## Given instruction
Extract exactly the run of lines starting at the line that holds "base_shell();" and ending at the line that holds "bpy.context.scene.collection.objects.link(empty)", both included.

## Extracted data

________________________________________

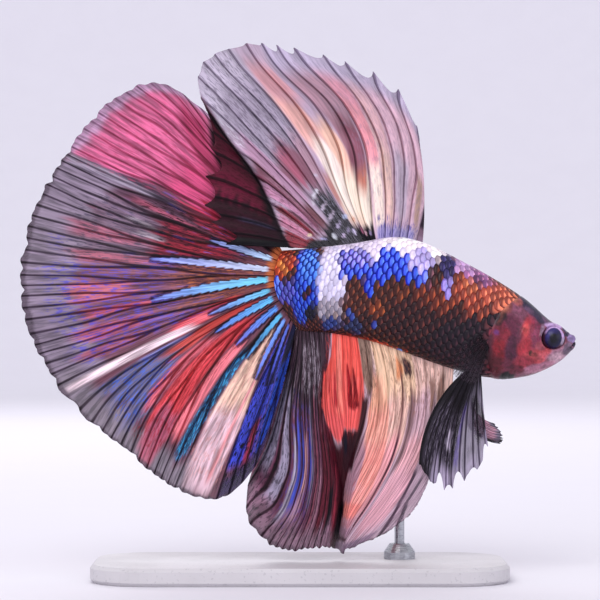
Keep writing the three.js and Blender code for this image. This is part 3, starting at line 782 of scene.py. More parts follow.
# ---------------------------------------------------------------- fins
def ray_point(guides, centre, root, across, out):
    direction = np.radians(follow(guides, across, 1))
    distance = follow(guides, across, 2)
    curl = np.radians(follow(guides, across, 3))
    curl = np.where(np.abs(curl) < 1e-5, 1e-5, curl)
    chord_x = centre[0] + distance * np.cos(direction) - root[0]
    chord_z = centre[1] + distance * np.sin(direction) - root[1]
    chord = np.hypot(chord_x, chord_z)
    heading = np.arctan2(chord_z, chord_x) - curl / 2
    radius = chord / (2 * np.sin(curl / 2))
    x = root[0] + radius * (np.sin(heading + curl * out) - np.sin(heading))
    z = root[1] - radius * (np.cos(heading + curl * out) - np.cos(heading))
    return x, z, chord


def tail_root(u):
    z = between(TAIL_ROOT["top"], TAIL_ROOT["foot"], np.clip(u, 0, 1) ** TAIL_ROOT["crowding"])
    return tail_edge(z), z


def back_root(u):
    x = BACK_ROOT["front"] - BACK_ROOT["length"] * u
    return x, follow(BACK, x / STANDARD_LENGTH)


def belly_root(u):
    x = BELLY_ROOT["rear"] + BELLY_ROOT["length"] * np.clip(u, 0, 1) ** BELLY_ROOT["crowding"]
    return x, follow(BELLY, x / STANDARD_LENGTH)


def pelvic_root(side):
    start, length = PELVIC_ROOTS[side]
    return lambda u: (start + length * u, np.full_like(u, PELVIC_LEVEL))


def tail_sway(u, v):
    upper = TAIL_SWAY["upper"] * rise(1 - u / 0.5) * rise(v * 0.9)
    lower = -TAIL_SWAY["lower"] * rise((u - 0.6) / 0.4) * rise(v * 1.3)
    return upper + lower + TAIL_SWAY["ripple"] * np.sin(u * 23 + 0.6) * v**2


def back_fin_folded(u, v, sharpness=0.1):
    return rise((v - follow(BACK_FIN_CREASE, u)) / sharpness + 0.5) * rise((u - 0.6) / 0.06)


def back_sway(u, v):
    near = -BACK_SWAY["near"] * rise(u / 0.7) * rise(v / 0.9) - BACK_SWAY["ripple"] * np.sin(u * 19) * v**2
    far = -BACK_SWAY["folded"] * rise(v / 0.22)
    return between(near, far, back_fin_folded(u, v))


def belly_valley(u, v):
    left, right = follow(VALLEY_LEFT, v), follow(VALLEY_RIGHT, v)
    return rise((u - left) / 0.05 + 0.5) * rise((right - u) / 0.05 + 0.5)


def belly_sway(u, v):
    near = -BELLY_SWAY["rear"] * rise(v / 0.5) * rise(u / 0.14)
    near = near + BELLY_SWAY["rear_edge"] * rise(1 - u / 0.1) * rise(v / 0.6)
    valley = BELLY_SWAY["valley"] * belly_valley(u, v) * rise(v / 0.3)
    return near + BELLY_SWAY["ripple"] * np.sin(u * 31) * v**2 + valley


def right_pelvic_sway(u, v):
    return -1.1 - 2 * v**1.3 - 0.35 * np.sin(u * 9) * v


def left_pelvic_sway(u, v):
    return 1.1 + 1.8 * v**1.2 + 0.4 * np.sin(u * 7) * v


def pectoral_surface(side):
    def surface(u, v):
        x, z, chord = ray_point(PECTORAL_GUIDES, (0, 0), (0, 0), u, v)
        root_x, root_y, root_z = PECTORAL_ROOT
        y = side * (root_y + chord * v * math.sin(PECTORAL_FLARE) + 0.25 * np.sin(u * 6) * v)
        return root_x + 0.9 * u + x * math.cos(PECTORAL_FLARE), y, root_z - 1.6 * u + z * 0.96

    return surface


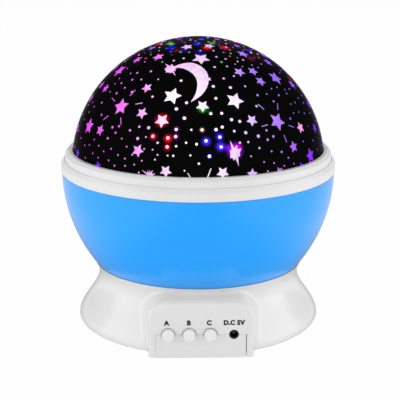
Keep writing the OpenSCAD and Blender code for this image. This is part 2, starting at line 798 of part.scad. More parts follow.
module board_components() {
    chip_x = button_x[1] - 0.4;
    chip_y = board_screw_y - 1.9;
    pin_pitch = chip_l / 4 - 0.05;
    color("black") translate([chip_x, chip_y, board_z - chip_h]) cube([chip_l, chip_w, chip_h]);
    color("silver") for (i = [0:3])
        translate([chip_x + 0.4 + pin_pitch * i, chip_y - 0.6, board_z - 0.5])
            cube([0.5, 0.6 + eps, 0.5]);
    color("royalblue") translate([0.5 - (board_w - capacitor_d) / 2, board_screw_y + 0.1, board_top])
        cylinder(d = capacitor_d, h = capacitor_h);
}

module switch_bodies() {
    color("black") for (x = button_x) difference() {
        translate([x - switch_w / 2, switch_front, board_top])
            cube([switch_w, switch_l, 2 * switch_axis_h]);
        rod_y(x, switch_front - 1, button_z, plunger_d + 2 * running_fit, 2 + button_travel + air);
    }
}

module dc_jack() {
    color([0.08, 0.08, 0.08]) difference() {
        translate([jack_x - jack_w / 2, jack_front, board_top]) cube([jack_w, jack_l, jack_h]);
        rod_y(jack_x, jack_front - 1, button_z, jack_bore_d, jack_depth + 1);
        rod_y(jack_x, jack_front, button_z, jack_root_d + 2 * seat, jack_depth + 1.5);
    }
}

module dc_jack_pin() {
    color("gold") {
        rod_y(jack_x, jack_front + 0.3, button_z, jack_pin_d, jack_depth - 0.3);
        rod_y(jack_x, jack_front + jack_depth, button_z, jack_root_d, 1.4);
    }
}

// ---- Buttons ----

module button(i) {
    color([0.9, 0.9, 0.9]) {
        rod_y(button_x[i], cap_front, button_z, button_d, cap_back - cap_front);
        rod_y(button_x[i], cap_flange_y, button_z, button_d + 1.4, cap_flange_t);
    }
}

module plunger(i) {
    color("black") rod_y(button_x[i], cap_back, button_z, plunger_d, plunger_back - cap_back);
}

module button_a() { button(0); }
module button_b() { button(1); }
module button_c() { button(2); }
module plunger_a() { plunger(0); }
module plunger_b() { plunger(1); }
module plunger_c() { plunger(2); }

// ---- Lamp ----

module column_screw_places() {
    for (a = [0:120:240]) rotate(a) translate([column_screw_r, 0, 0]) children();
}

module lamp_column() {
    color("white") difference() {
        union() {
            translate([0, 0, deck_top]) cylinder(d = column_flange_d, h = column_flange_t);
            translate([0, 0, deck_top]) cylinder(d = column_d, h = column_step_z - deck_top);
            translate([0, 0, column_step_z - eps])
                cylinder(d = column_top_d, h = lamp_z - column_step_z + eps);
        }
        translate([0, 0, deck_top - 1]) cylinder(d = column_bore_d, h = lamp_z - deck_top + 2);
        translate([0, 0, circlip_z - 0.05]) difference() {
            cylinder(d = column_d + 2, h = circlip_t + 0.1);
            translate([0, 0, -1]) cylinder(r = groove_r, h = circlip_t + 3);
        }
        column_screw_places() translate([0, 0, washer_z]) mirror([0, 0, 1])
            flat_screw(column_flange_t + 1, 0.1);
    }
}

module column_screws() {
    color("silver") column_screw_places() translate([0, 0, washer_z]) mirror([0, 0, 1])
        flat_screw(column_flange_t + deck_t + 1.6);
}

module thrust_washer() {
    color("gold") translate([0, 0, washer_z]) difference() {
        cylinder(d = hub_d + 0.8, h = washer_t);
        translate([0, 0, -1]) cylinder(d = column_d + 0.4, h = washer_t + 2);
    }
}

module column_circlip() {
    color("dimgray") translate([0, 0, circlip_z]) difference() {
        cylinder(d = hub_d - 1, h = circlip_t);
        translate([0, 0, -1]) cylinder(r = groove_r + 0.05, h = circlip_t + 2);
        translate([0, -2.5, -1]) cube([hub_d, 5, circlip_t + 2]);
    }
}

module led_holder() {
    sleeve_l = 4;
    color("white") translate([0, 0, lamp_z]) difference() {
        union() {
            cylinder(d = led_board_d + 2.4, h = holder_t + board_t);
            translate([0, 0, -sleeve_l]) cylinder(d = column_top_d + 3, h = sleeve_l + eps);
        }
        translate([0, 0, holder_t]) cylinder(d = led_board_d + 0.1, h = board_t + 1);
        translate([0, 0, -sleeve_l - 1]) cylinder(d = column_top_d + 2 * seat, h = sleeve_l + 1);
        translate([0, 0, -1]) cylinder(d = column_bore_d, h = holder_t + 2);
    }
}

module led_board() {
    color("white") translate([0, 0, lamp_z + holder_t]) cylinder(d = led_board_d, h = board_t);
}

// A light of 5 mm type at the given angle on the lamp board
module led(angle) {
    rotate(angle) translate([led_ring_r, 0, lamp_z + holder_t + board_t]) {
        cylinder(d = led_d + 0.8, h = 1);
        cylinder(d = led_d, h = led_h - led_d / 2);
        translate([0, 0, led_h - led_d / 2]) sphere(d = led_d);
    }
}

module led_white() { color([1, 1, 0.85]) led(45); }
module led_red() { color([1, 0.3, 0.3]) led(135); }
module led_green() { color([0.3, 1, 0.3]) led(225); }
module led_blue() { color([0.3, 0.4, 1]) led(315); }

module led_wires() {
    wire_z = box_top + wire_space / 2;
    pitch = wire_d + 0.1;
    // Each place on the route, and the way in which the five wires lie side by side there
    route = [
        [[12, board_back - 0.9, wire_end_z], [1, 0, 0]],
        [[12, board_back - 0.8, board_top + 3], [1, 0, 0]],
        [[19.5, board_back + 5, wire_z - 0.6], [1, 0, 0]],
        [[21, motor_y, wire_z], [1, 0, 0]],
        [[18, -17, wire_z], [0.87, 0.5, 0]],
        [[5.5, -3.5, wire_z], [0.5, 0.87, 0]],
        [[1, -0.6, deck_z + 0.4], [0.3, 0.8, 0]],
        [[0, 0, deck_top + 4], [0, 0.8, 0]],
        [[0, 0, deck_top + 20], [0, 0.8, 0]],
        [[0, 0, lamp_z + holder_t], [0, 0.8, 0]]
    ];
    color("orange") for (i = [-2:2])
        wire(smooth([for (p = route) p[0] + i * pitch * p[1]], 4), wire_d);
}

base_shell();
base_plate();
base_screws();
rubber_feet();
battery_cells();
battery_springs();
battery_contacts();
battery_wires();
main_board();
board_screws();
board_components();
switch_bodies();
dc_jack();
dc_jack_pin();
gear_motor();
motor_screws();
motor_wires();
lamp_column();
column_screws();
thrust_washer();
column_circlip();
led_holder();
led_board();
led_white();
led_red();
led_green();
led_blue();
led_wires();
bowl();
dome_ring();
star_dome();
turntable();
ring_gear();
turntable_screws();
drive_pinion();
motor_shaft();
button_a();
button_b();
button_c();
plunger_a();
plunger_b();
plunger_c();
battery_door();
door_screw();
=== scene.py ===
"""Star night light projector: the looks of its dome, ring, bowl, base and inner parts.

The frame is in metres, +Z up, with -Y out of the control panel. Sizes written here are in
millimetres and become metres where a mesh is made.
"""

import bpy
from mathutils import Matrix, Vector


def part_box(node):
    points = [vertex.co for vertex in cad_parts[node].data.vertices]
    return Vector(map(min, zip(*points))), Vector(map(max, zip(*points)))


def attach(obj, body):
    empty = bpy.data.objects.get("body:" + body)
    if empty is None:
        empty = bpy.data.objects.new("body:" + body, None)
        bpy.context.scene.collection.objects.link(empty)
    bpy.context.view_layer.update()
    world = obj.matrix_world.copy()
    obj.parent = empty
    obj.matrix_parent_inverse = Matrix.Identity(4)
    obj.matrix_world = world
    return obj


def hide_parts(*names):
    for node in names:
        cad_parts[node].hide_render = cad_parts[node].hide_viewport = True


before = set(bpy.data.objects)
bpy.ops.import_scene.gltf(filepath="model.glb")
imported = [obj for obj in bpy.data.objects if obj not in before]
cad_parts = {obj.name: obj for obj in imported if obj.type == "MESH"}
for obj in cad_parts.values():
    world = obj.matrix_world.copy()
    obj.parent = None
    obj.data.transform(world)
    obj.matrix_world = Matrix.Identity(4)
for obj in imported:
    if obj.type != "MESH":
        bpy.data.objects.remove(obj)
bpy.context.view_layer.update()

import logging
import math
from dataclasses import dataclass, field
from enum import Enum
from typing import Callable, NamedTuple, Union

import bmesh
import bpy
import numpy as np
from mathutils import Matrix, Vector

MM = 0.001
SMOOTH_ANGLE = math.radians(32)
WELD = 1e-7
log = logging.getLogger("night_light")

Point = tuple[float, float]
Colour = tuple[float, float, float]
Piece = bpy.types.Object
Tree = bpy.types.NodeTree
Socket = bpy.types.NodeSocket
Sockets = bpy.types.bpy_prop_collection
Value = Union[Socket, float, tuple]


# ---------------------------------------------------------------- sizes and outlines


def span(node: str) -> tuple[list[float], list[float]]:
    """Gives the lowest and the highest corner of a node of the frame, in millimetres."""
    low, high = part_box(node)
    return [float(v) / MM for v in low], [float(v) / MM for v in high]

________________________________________

## Response for this exercise
base_shell();
base_plate();
base_screws();
rubber_feet();
battery_cells();
battery_springs();
battery_contacts();
battery_wires();
main_board();
board_screws();
board_components();
switch_bodies();
dc_jack();
dc_jack_pin();
gear_motor();
motor_screws();
motor_wires();
lamp_column();
column_screws();
thrust_washer();
column_circlip();
led_holder();
led_board();
led_white();
led_red();
led_green();
led_blue();
led_wires();
bowl();
dome_ring();
star_dome();
turntable();
ring_gear();
turntable_screws();
drive_pinion();
motor_shaft();
button_a();
button_b();
button_c();
plunger_a();
plunger_b();
plunger_c();
battery_door();
door_screw();
=== scene.py ===
"""Star night light projector: the looks of its dome, ring, bowl, base and inner parts.

The frame is in metres, +Z up, with -Y out of the control panel. Sizes written here are in
millimetres and become metres where a mesh is made.
"""

import bpy
from mathutils import Matrix, Vector


def part_box(node):
    points = [vertex.co for vertex in cad_parts[node].data.vertices]
    return Vector(map(min, zip(*points))), Vector(map(max, zip(*points)))


def attach(obj, body):
    empty = bpy.data.objects.get("body:" + body)
    if empty is None:
        empty = bpy.data.objects.new("body:" + body, None)
        bpy.context.scene.collection.objects.link(empty)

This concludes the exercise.